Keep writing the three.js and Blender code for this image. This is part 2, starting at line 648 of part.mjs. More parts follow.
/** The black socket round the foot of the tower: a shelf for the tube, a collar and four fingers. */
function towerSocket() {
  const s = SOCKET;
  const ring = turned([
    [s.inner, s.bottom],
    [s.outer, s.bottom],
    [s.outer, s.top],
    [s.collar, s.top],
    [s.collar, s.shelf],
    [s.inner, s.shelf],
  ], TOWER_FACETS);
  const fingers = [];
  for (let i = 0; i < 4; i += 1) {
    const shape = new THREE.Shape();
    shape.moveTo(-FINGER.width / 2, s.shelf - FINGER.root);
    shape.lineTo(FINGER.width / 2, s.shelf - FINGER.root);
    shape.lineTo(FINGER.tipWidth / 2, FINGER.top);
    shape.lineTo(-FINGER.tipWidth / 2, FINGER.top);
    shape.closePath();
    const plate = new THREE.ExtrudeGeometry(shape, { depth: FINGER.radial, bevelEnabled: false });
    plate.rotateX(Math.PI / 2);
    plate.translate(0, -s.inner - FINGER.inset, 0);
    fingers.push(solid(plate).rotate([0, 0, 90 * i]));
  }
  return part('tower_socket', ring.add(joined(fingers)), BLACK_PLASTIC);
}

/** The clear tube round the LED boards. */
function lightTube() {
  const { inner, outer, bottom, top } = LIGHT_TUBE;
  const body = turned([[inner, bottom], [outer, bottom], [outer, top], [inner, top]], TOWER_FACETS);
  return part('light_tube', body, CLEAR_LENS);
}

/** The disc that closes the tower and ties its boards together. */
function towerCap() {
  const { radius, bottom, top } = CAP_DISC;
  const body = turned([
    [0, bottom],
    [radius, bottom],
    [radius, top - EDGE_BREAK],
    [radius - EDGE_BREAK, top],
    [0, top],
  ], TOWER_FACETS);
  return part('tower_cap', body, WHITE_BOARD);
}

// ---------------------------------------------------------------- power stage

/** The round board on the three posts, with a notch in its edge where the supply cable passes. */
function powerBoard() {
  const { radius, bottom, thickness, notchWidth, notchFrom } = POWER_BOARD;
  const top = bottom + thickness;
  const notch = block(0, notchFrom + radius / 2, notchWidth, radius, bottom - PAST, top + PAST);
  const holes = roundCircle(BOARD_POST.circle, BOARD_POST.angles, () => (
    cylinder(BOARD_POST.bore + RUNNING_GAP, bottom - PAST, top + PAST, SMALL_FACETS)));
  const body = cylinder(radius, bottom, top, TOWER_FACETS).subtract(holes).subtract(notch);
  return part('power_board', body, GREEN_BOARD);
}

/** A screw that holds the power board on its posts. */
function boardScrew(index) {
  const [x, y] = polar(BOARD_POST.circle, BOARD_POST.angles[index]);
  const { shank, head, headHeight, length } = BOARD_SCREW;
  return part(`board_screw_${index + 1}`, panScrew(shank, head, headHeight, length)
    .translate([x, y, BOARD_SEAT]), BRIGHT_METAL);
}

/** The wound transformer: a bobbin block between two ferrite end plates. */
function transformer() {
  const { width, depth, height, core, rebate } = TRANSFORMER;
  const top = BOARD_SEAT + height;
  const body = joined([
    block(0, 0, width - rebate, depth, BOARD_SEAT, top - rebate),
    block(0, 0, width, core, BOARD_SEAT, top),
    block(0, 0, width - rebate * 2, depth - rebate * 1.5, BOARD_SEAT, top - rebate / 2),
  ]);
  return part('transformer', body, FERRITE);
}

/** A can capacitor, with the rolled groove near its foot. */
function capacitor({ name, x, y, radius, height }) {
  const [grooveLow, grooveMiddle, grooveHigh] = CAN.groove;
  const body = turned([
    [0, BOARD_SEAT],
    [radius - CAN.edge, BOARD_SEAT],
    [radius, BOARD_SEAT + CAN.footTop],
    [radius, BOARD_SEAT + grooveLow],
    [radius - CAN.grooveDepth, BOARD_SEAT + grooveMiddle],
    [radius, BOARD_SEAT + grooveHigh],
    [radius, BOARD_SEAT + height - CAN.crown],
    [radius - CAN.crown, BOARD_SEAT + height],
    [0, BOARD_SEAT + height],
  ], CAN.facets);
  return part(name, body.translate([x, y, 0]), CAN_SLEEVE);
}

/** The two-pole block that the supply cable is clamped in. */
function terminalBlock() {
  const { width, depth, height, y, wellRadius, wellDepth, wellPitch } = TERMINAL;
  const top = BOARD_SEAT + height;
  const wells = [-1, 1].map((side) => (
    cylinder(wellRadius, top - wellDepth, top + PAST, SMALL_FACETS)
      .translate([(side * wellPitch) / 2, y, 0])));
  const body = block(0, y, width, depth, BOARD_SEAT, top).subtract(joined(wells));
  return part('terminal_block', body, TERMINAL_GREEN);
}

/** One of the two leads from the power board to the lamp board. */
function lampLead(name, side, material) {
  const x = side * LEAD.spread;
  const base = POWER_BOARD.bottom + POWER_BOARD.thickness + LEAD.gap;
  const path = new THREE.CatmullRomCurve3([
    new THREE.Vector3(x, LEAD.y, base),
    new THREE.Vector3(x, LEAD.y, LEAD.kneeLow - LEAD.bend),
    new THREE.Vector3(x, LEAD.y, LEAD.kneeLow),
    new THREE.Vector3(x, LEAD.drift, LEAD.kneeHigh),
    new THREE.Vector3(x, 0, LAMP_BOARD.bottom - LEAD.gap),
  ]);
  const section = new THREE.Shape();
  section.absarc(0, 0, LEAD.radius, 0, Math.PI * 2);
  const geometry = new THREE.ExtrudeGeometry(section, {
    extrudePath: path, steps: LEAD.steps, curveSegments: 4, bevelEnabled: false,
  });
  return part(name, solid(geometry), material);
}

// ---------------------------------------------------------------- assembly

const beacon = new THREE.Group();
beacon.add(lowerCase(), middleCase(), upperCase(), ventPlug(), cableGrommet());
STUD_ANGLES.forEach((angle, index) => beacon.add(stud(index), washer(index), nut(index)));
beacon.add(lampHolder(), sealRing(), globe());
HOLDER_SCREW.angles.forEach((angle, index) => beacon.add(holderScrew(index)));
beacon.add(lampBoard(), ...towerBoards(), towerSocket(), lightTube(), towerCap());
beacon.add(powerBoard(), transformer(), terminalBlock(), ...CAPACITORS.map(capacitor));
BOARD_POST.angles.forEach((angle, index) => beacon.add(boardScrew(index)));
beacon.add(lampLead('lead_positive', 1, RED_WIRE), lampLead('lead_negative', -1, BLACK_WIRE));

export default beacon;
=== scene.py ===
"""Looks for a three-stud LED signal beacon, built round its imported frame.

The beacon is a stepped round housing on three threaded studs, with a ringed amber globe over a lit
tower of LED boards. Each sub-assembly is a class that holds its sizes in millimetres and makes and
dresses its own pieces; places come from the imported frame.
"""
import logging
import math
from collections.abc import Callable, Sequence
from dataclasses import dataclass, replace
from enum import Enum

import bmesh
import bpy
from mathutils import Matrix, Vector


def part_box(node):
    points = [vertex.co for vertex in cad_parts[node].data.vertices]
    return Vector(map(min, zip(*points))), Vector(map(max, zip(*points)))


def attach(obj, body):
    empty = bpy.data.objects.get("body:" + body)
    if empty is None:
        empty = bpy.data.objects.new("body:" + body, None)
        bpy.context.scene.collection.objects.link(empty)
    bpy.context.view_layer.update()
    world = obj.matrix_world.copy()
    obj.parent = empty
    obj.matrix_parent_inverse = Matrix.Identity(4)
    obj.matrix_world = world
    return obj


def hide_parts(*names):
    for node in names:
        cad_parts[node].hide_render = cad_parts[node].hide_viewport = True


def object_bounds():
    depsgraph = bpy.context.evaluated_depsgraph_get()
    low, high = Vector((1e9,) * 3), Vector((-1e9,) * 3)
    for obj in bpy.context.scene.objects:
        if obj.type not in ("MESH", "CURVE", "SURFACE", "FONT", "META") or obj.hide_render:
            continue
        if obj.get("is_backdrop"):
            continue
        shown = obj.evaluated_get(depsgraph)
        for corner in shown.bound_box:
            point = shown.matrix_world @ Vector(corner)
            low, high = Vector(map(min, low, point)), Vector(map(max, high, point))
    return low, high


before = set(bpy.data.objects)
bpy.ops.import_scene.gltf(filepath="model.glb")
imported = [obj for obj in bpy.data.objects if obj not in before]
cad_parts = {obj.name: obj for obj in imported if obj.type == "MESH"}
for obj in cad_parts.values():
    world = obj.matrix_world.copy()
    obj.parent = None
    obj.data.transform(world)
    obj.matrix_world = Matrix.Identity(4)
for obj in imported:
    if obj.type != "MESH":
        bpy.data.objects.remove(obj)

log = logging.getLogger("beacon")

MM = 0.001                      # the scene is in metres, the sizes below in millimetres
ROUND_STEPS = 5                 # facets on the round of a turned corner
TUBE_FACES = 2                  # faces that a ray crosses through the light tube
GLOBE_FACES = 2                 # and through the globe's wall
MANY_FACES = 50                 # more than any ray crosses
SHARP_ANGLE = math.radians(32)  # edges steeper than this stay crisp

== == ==

** PROBLEM STATEMENT **
Reproduce the final stretch of the data above: every line from the one holding "in imported if" through the end, inclusive, exactly as written and nothing else.

** ANSWER IN FULL **
cad_parts = {obj.name: obj for obj in imported if obj.type == "MESH"}
for obj in cad_parts.values():
    world = obj.matrix_world.copy()
    obj.parent = None
    obj.data.transform(world)
    obj.matrix_world = Matrix.Identity(4)
for obj in imported:
    if obj.type != "MESH":
        bpy.data.objects.remove(obj)

log = logging.getLogger("beacon")

MM = 0.001                      # the scene is in metres, the sizes below in millimetres
ROUND_STEPS = 5                 # facets on the round of a turned corner
TUBE_FACES = 2                  # faces that a ray crosses through the light tube
GLOBE_FACES = 2                 # and through the globe's wall
MANY_FACES = 50                 # more than any ray crosses
SHARP_ANGLE = math.radians(32)  # edges steeper than this stay crisp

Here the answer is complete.